# Required task
Print the data exactly as it is given, please.

┄┄┄┄┄┄

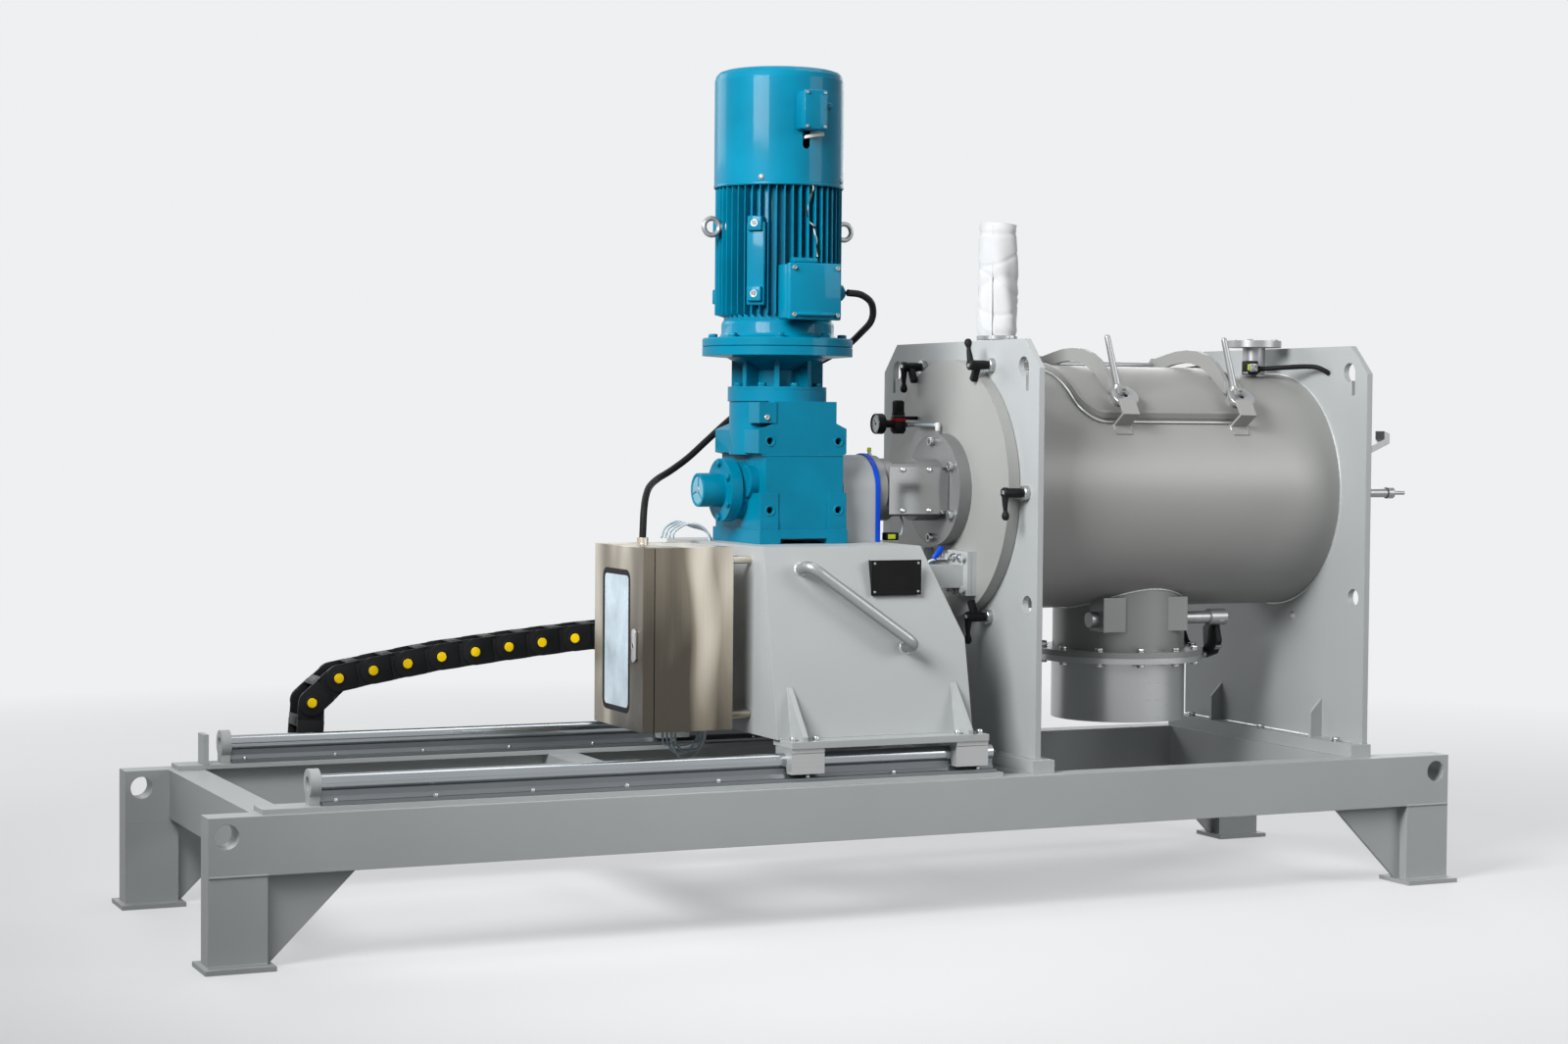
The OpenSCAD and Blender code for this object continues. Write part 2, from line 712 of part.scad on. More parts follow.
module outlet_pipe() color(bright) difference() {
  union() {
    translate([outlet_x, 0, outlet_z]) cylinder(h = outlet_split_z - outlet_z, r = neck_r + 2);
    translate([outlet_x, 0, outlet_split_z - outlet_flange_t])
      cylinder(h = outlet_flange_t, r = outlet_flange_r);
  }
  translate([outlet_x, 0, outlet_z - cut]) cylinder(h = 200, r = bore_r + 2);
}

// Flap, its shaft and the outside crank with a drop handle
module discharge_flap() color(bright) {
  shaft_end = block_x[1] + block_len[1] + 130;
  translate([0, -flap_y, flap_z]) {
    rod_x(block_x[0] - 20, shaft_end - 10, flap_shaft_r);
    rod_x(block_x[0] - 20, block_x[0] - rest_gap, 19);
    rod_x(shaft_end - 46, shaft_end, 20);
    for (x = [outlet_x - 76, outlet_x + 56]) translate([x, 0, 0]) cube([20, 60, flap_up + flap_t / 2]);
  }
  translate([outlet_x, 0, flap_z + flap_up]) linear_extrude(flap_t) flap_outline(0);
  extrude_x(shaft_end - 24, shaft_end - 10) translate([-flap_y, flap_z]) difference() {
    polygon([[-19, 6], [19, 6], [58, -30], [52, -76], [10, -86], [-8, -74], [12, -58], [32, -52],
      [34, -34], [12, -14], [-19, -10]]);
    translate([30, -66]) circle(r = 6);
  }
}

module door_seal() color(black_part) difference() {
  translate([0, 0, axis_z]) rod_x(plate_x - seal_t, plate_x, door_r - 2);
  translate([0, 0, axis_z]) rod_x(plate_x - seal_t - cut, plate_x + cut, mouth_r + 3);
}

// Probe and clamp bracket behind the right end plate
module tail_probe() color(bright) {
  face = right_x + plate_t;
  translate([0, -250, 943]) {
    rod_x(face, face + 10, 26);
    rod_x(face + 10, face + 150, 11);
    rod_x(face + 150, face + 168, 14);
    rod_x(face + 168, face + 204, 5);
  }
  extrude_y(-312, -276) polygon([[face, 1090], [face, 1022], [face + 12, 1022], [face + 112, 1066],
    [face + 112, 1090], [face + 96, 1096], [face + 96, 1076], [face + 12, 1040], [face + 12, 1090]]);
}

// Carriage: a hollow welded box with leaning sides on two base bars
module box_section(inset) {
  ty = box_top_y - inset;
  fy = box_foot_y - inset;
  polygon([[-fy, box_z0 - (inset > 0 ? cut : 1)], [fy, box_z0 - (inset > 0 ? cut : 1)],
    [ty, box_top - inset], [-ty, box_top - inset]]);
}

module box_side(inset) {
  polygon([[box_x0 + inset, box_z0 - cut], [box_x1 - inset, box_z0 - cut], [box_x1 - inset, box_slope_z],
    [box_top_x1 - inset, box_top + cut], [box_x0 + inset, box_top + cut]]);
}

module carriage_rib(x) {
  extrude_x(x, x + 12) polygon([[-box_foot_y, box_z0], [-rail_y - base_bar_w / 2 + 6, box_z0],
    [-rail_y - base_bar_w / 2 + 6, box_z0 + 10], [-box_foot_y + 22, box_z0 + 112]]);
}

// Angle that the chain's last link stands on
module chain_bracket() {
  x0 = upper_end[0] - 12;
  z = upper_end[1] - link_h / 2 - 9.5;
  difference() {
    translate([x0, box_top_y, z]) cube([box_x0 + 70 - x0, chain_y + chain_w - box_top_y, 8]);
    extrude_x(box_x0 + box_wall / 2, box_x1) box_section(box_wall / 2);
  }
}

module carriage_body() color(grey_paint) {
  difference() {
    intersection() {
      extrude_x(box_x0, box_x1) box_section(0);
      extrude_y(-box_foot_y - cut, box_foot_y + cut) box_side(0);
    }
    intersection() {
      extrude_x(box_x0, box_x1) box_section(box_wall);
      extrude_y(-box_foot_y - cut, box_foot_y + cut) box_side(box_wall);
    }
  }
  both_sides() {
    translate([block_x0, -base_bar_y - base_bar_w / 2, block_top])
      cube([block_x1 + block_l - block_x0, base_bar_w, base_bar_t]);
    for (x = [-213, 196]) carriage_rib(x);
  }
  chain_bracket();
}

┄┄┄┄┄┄

# Expected answer
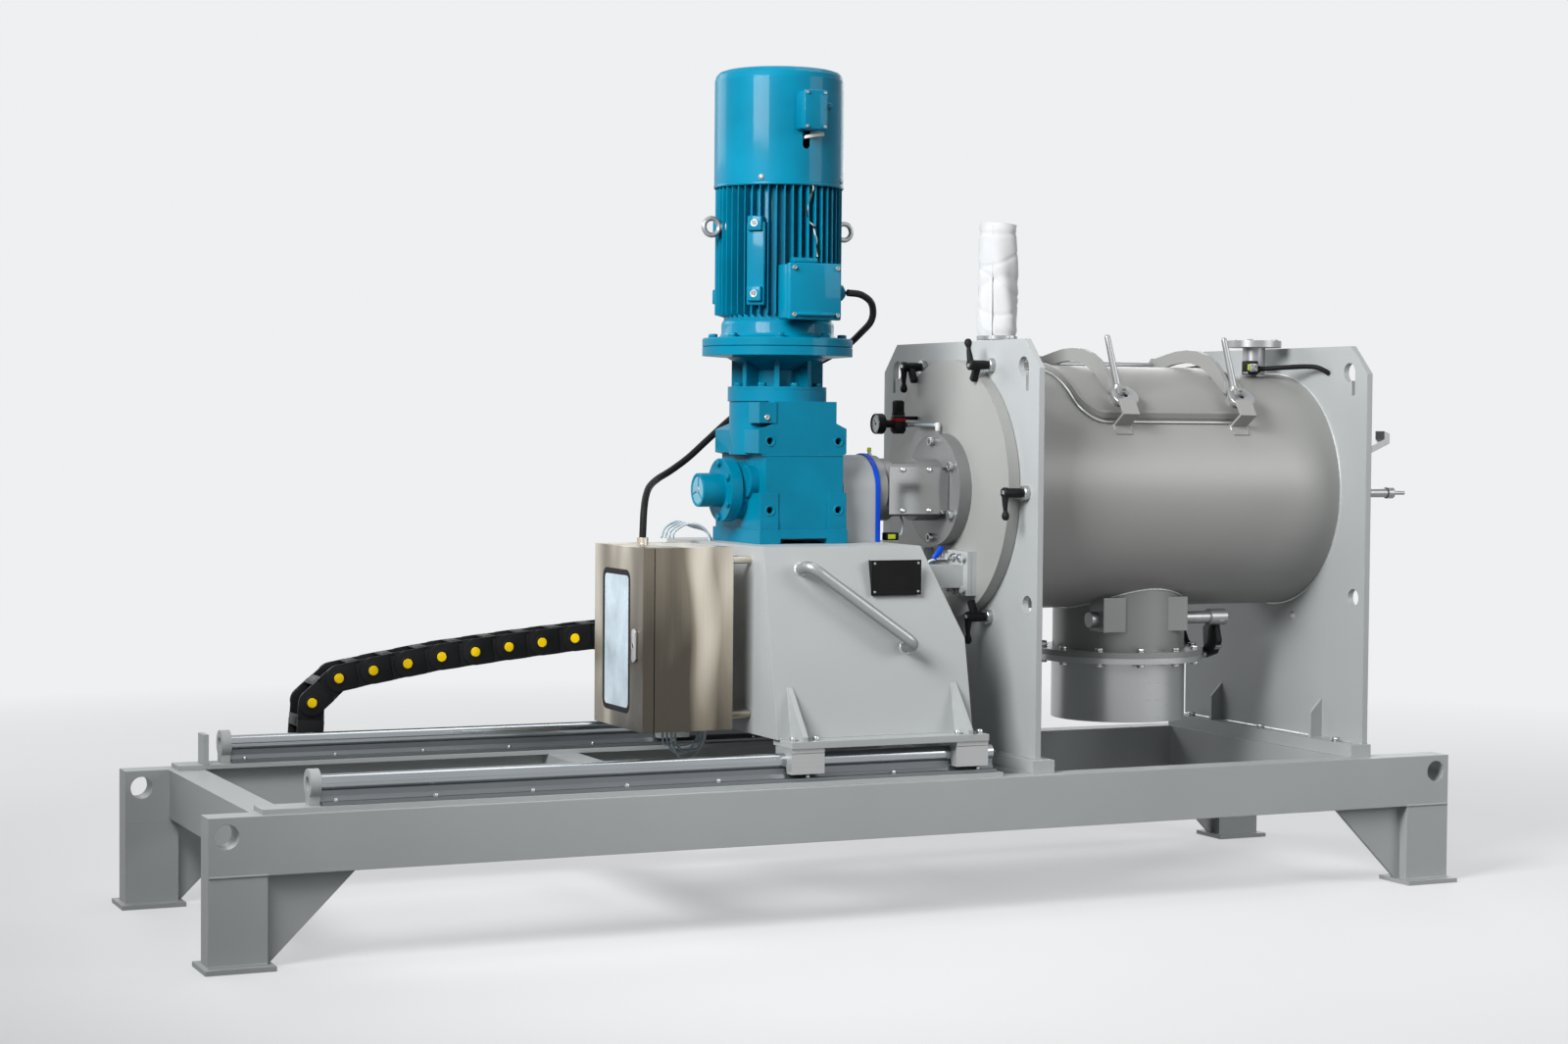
The OpenSCAD and Blender code for this object continues. Write part 2, from line 712 of part.scad on. More parts follow.
module outlet_pipe() color(bright) difference() {
  union() {
    translate([outlet_x, 0, outlet_z]) cylinder(h = outlet_split_z - outlet_z, r = neck_r + 2);
    translate([outlet_x, 0, outlet_split_z - outlet_flange_t])
      cylinder(h = outlet_flange_t, r = outlet_flange_r);
  }
  translate([outlet_x, 0, outlet_z - cut]) cylinder(h = 200, r = bore_r + 2);
}

// Flap, its shaft and the outside crank with a drop handle
module discharge_flap() color(bright) {
  shaft_end = block_x[1] + block_len[1] + 130;
  translate([0, -flap_y, flap_z]) {
    rod_x(block_x[0] - 20, shaft_end - 10, flap_shaft_r);
    rod_x(block_x[0] - 20, block_x[0] - rest_gap, 19);
    rod_x(shaft_end - 46, shaft_end, 20);
    for (x = [outlet_x - 76, outlet_x + 56]) translate([x, 0, 0]) cube([20, 60, flap_up + flap_t / 2]);
  }
  translate([outlet_x, 0, flap_z + flap_up]) linear_extrude(flap_t) flap_outline(0);
  extrude_x(shaft_end - 24, shaft_end - 10) translate([-flap_y, flap_z]) difference() {
    polygon([[-19, 6], [19, 6], [58, -30], [52, -76], [10, -86], [-8, -74], [12, -58], [32, -52],
      [34, -34], [12, -14], [-19, -10]]);
    translate([30, -66]) circle(r = 6);
  }
}

module door_seal() color(black_part) difference() {
  translate([0, 0, axis_z]) rod_x(plate_x - seal_t, plate_x, door_r - 2);
  translate([0, 0, axis_z]) rod_x(plate_x - seal_t - cut, plate_x + cut, mouth_r + 3);
}

// Probe and clamp bracket behind the right end plate
module tail_probe() color(bright) {
  face = right_x + plate_t;
  translate([0, -250, 943]) {
    rod_x(face, face + 10, 26);
    rod_x(face + 10, face + 150, 11);
    rod_x(face + 150, face + 168, 14);
    rod_x(face + 168, face + 204, 5);
  }
  extrude_y(-312, -276) polygon([[face, 1090], [face, 1022], [face + 12, 1022], [face + 112, 1066],
    [face + 112, 1090], [face + 96, 1096], [face + 96, 1076], [face + 12, 1040], [face + 12, 1090]]);
}

// Carriage: a hollow welded box with leaning sides on two base bars
module box_section(inset) {
  ty = box_top_y - inset;
  fy = box_foot_y - inset;
  polygon([[-fy, box_z0 - (inset > 0 ? cut : 1)], [fy, box_z0 - (inset > 0 ? cut : 1)],
    [ty, box_top - inset], [-ty, box_top - inset]]);
}

module box_side(inset) {
  polygon([[box_x0 + inset, box_z0 - cut], [box_x1 - inset, box_z0 - cut], [box_x1 - inset, box_slope_z],
    [box_top_x1 - inset, box_top + cut], [box_x0 + inset, box_top + cut]]);
}

module carriage_rib(x) {
  extrude_x(x, x + 12) polygon([[-box_foot_y, box_z0], [-rail_y - base_bar_w / 2 + 6, box_z0],
    [-rail_y - base_bar_w / 2 + 6, box_z0 + 10], [-box_foot_y + 22, box_z0 + 112]]);
}

// Angle that the chain's last link stands on
module chain_bracket() {
  x0 = upper_end[0] - 12;
  z = upper_end[1] - link_h / 2 - 9.5;
  difference() {
    translate([x0, box_top_y, z]) cube([box_x0 + 70 - x0, chain_y + chain_w - box_top_y, 8]);
    extrude_x(box_x0 + box_wall / 2, box_x1) box_section(box_wall / 2);
  }
}

module carriage_body() color(grey_paint) {
  difference() {
    intersection() {
      extrude_x(box_x0, box_x1) box_section(0);
      extrude_y(-box_foot_y - cut, box_foot_y + cut) box_side(0);
    }
    intersection() {
      extrude_x(box_x0, box_x1) box_section(box_wall);
      extrude_y(-box_foot_y - cut, box_foot_y + cut) box_side(box_wall);
    }
  }
  both_sides() {
    translate([block_x0, -base_bar_y - base_bar_w / 2, block_top])
      cube([block_x1 + block_l - block_x0, base_bar_w, base_bar_t]);
    for (x = [-213, 196]) carriage_rib(x);
  }
  chain_bracket();
}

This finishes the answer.